We are…losing grasp on what is important

November 10, 2011

After all the events that transpired since the weekend and then the 10:00 news conference last night, I am, like many, saddened.

But not like most die-hard Penn State fans. Not like the ones who are crying foul that their beloved head coach has been treated so poorly by administration, media, and some fans; that he himself has faced a criminal act. No I am sad that people are placing a higher value on the game of football and a coach, than the true criminals who hurt and abused countless little boys in University facilities.

How can anyone lose sight that the real issue here isn’t an NCAA violation, it is the violation and vile acts against innocent children? Sure, I am bitter. I spent 35 years cheering for a man and program that up until last week I would have defended like my own. And the weight of feeling cheated and let down is crushing.

I can see why people can’t let go and acknowledge this was indeed the right thing to do. In a world that seems to get more violent, disgraceful, disgusting, and selfish every day; there was a man whose values rose above those acts; a man who single-handedly changed a game, a city, a University, and even a culture.

And it just that reason why I feel no sympathy or sadness for Joe. Had he truly been the man above, he would have used that idol status that so many in central PA and around the country anointed him, to do the right thing. To go above and beyond a protocol, to tirelessly defend those who can’t defend themselves, and selflessly, not selfishly put himself out there at all costs.

Everyone makes mistakes and ironically the biggest mistake this icon made, might be the best lesson he inadvertently taught. As a society, we all fail, when we sit idly by and hope someone else will make things better. All 6’5 and 230 of Mike McQueary could have been used to stop a stomach churning event and helped a little boy who God only knows how much he has suffered and sadly will probably always continue to do so. Instead he cowardly left, he left the facilities. He talked to his father and then to Joe and they left it up to someone else, who then left that repulsive excuse for a human, back into their facilities until last week.

I hope as a society we all take back responsibility, accountability, and respect in ourselves so that we feel empowered as individuals to make a difference and do the right thing, especially when those decisions and actions impact the world’s greatest gift, our children.

I’m not sure if I will watch this weekend. I so badly want to move on and cheer loudly for the 125 young men who want nothing more than to escape on the football field and do what they love. They have done nothing wrong. However, at this time cheering for a game seems wrong and almost inappropriate in light of what has happened. I’d rather cheer knowing that those guilty will never see the light of day again and for any victims who have overcome this. It is their strength, comfort, and peace I pray for.



  1. Great thoughts Ike. I was wondering how you were holding together through all this…

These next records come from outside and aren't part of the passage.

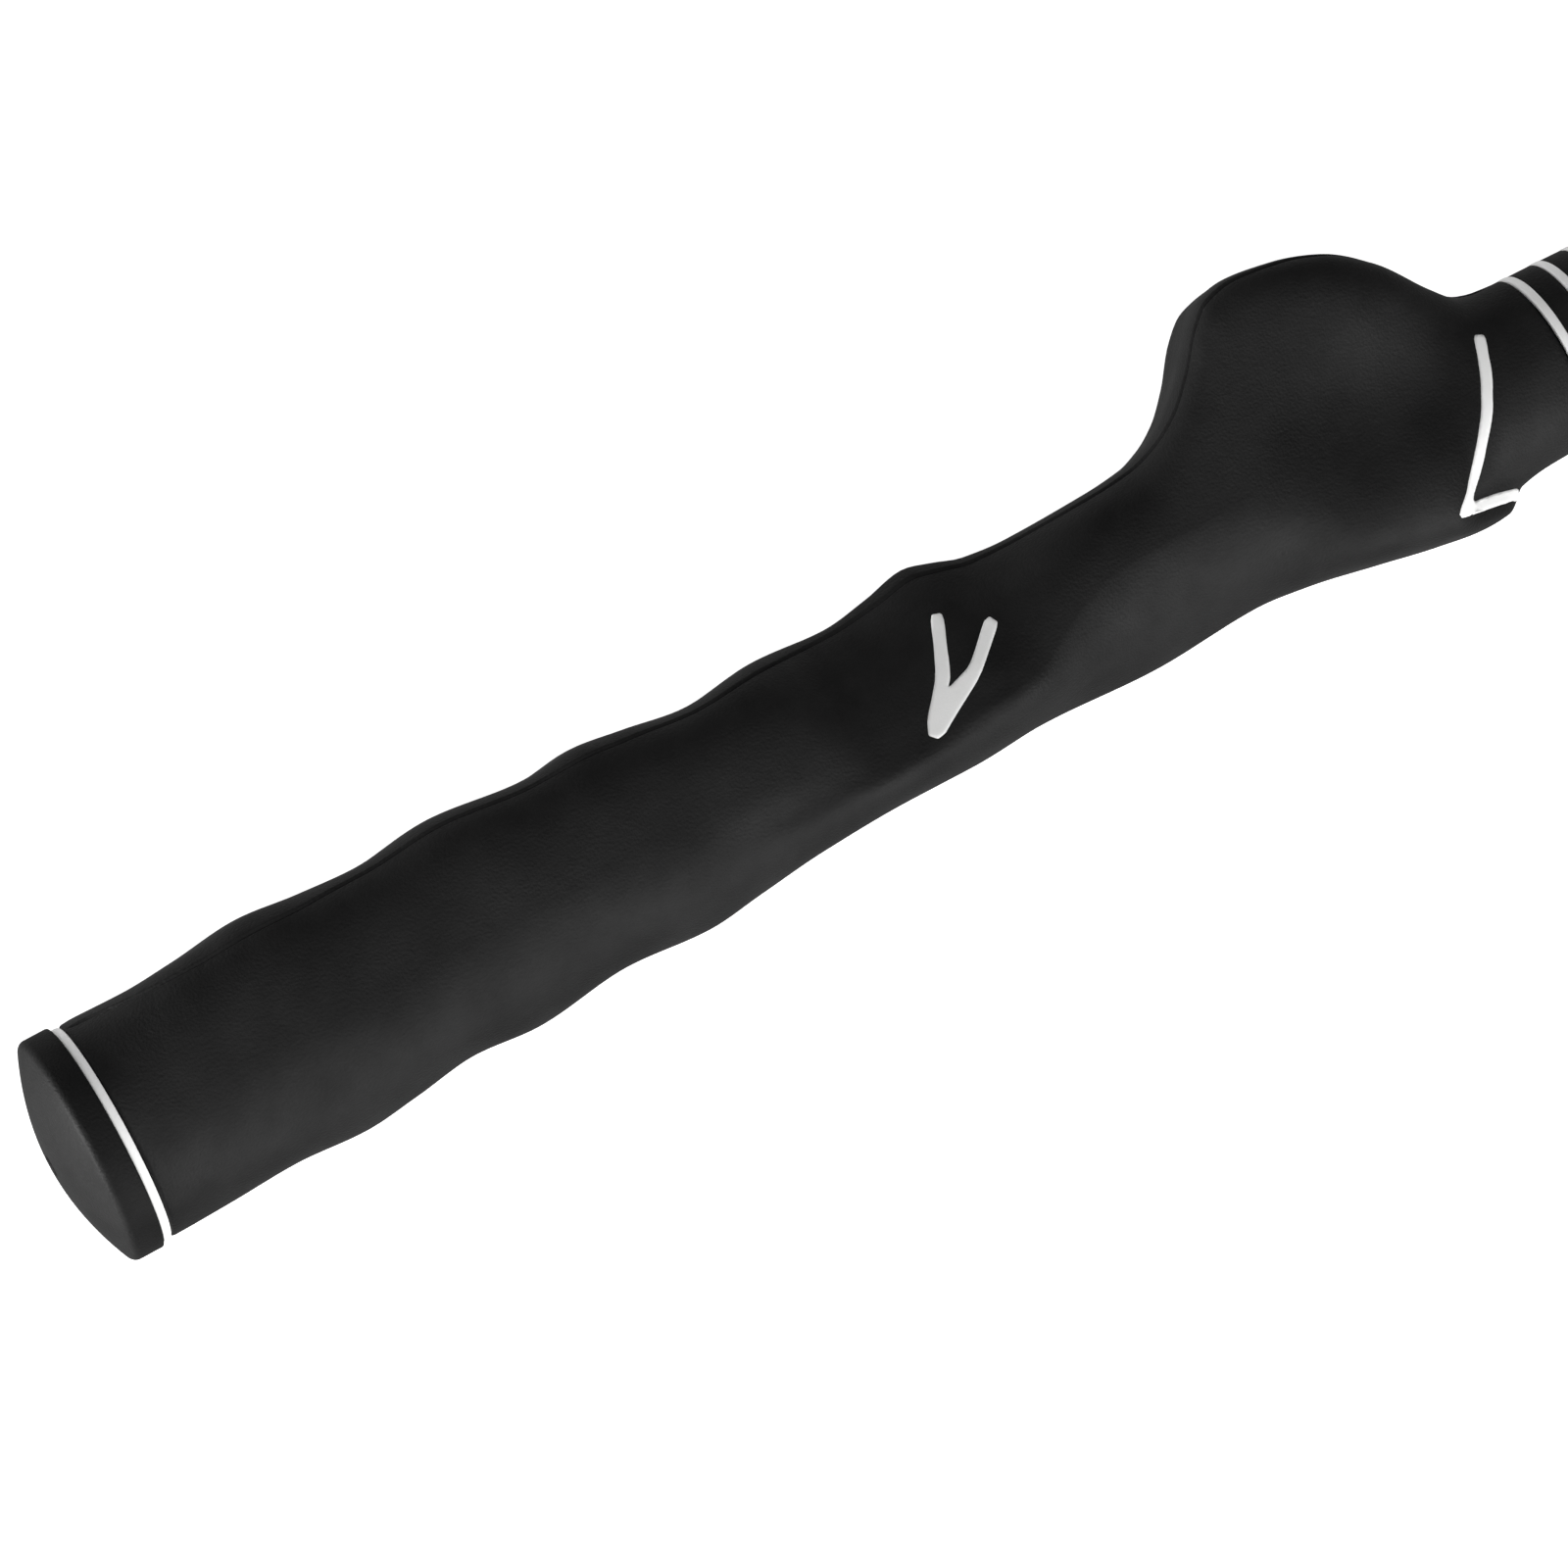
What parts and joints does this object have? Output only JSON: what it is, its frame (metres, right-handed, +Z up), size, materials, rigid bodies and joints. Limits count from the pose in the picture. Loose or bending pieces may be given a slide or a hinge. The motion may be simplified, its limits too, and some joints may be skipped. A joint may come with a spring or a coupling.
{
  "type": "golf swing trainer stick",
  "caption": "Short weighted golf swing trainer: moulded right-handed grip with finger waves and thumb paddle, stepped steel shaft, ribbed tip weight.",
  "frame": {"origin": "on the ground, below the middle of the stick's bounding box, as the stick lies with its marked face up", "axes": "+X along the shaft from the butt cap to the tip, +Y towards the thumb paddle, +Z up out of the face with the two hand marks"},
  "size_m": [0.63, 0.0452, 0.0316],
  "materials": {
    "grip_rubber": "matte moulded rubber, fine grain",
    "cap_rubber": "matte moulded rubber",
    "mark_rubber": "white moulded rubber, satin",
    "grip_tape": "creped paper tape",
    "shaft_chrome": "bright chrome plate on steel",
    "trim_chrome": "bright chrome plate on steel",
    "weight_steel": "turned steel, satin",
    "black_plastic": "gloss black",
    "bumper_rubber": "matte rubber",
    "dark_screw": "black oxide steel"
  },
  "bodies": {
    "root": {"grip_sleeve": "grip_rubber", "upper_hand_mark": "mark_rubber", "lower_hand_mark": "mark_rubber", "butt_cap": "cap_rubber", "butt_ring": "mark_rubber", "mouth_ring_1": "mark_rubber", "mouth_ring_2": "mark_rubber", "mouth_ring_3": "mark_rubber", "grip_tape": "grip_tape", "shaft_tube": "shaft_chrome", "butt_plug": "black_plastic", "rod_damper": "bumper_rubber", "weight_rod": "weight_steel", "ferrule": "black_plastic", "weight_body": "weight_steel", "weight_cover": "bumper_rubber", "rear_trim_ring": "trim_chrome", "front_trim_ring": "trim_chrome", "set_screw_1": "dark_screw", "set_screw_2": "dark_screw", "end_bumper": "bumper_rubber", "end_washer": "weight_steel", "end_screw": "dark_screw"}
  },
  "joints": []
}
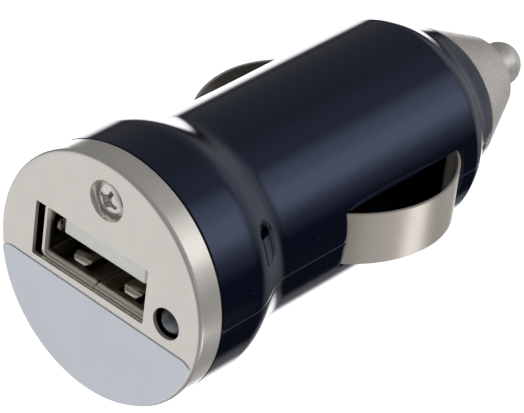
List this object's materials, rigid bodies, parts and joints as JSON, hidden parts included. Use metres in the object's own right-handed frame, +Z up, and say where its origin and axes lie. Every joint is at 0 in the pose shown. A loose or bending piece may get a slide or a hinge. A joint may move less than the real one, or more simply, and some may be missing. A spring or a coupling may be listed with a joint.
{
  "type": "car usb charger plug",
  "caption": "Round black car charger plug with a pale metal face, one USB-A port, a screw, a status light, two bowed ground springs and a sprung metal tip.",
  "frame": {"origin": "middle of the plug's length and width, on the table it lies on", "axes": "+X along the plug from its face to its sprung tip, +Y towards the left ground clip, +Z up, the side of the face's screw"},
  "size_m": [0.0572, 0.0264, 0.0244],
  "materials": {
    "cap_metal": "satin",
    "screw_steel": "polished",
    "label_film": "gloss",
    "lens_plastic": "gloss",
    "port_steel": "satin",
    "insulator_plastic": "matte",
    "contact_brass": "polished",
    "board_laminate": "satin",
    "mould_black": "matte",
    "ferrite": "matte",
    "copper_wire": "gloss",
    "can_sleeve": "gloss",
    "chip_ceramic": "matte",
    "body_plastic": "gloss",
    "clip_steel": "brushed",
    "ring_metal": "satin",
    "pin_metal": "satin",
    "spring_wire": "polished"
  },
  "bodies": {
    "plug": {"face_cap": "cap_metal", "cap_screw": "screw_steel", "rating_label": "label_film", "status_led": "lens_plastic", "usb_shell": "port_steel", "usb_insulator": "insulator_plastic", "usb_contacts": "contact_brass", "circuit_board": "board_laminate", "regulator_chip": "mould_black", "choke_core": "ferrite", "choke_winding": "copper_wire", "input_capacitor": "can_sleeve", "output_capacitor": "can_sleeve", "rectifier_diode": "mould_black", "chip_resistors": "mould_black", "chip_capacitors": "chip_ceramic", "spring_terminal": "contact_brass", "body_upper": "body_plastic", "body_lower": "body_plastic", "nose_ring": "ring_metal", "tip_spring": "spring_wire"},
    "tip": {"tip_pin": "pin_metal"},
    "left_clip": {"ground_clip_left": "clip_steel"},
    "right_clip": {"ground_clip_right": "clip_steel"}
  },
  "joints": [
    {"name": "tip_press", "type": "slide", "parent": "plug", "child": "tip", "axis": [-1, 0, 0], "range_m": [0, 0.0025], "stiffness_N_per_m": 1000, "springref_m": -0.002, "deforming": ["tip_spring"]},
    {"name": "left_clip_press", "type": "hinge", "parent": "plug", "child": "left_clip", "pos_m": [-0.00694, 0.0069, 0.0122], "axis": [0, 0, -1], "range_deg": [0, 20], "stiffness_Nm_per_rad": 0.12, "springref_deg": -2.86},
    {"name": "right_clip_press", "type": "hinge", "parent": "plug", "child": "right_clip", "pos_m": [-0.00694, -0.0069, 0.0122], "axis": [0, 0, 1], "range_deg": [0, 20], "stiffness_Nm_per_rad": 0.12, "springref_deg": -2.86}
  ]
}
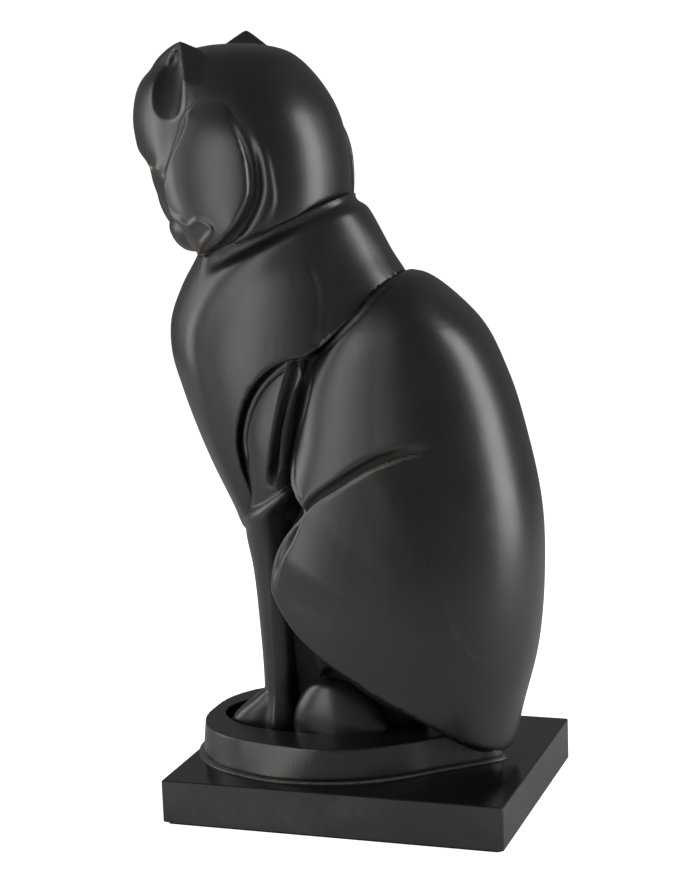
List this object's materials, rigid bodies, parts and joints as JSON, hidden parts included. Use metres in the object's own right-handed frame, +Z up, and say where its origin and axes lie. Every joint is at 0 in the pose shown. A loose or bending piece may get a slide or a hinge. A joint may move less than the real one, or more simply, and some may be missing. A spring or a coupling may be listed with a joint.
{
  "type": "seated cat statuette",
  "caption": "Stylised seated cat in dark bronze, head turned and bowed, tail wrapped round the feet, on a rectangular black stone plinth.",
  "frame": {"origin": "centre of the underside of the base felt, where the statuette rests", "axes": "+Z up; the cat's body faces -Y and its left side is +X; the head is turned towards -X"},
  "size_m": [0.19, 0.2889, 0.5305],
  "materials": {
    "dark_bronze": "satin",
    "raw_bronze": "matte",
    "black_stone": "polished",
    "felt": "matte",
    "zinc_steel": "satin"
  },
  "bodies": {
    "root": {"tail_casting": "dark_bronze", "floor_casting": "dark_bronze", "body_casting": "dark_bronze", "chest_casting": "dark_bronze", "head_casting": "dark_bronze", "foreleg_left": "dark_bronze", "foreleg_right": "dark_bronze", "hind_paw_left": "dark_bronze", "hind_paw_right": "dark_bronze", "mounting_bosses": "raw_bronze", "neck_sleeve": "raw_bronze", "chest_sleeve": "raw_bronze", "plinth": "black_stone", "base_felt": "felt", "mounting_bolts": "zinc_steel", "bolt_washers": "zinc_steel"}
  },
  "joints": []
}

    I’m not a Bob Kravitz fan, but one thing he said in his column really stuck with me. “Would Paterno have left his children alone with Sandusky? How about one of his 17 grandchildren? Of course not. These kids weren’t his kids. But, damn it, they’re our kids.”

    Take Care–

    • Hey Adam!

      Thanks for the comment. It is a true shame that it all had to go this way and an even worse crime that these man didn’t stand up and do what was right. I just don’t think people realize the magnitude of the situation.

      Hope all is well buddy,

  2. I could not have said it better myself. This is exactly what has been going through my mind and I was confused why no one else had said it. Yet here you are…so thank you for validating my own feelings and for having the guts to say it.

    • Thanks Karen! Really pathetic situation there.

  3. Well said, Ike. I thought of you when this story broke. It’s just a disgrace and so very, very sad for all involved.

    • Thanks Mary. And agreed. Disgraceful all the way around.

  4. Well said Eric. What truly gets me fired up is when someone says, “well, you don’t know how you’d respond if you were in their shoes.” Excuse me? Yes, I DO know how I’d respond. If I was in Mike McQueary shoes, I would have risked my life to stop what was happening to that child. (And I’m half his weight and height.) If I was in Paterno’s shoes, I would have called anyone and everyone who would listen. Screw protocol! It’s disgraceful that these “born leaders” were not moral leaders. And, to those who argue they “made a mistake-good people make mistakes” I say this; if you were the mother or father of a child this happened to BECAUSE someone didn’t report previous events. How would you feel about this “mistake”?

    • Thank you for the comment! And yes, as a father of two it is disgraceful and disgusting.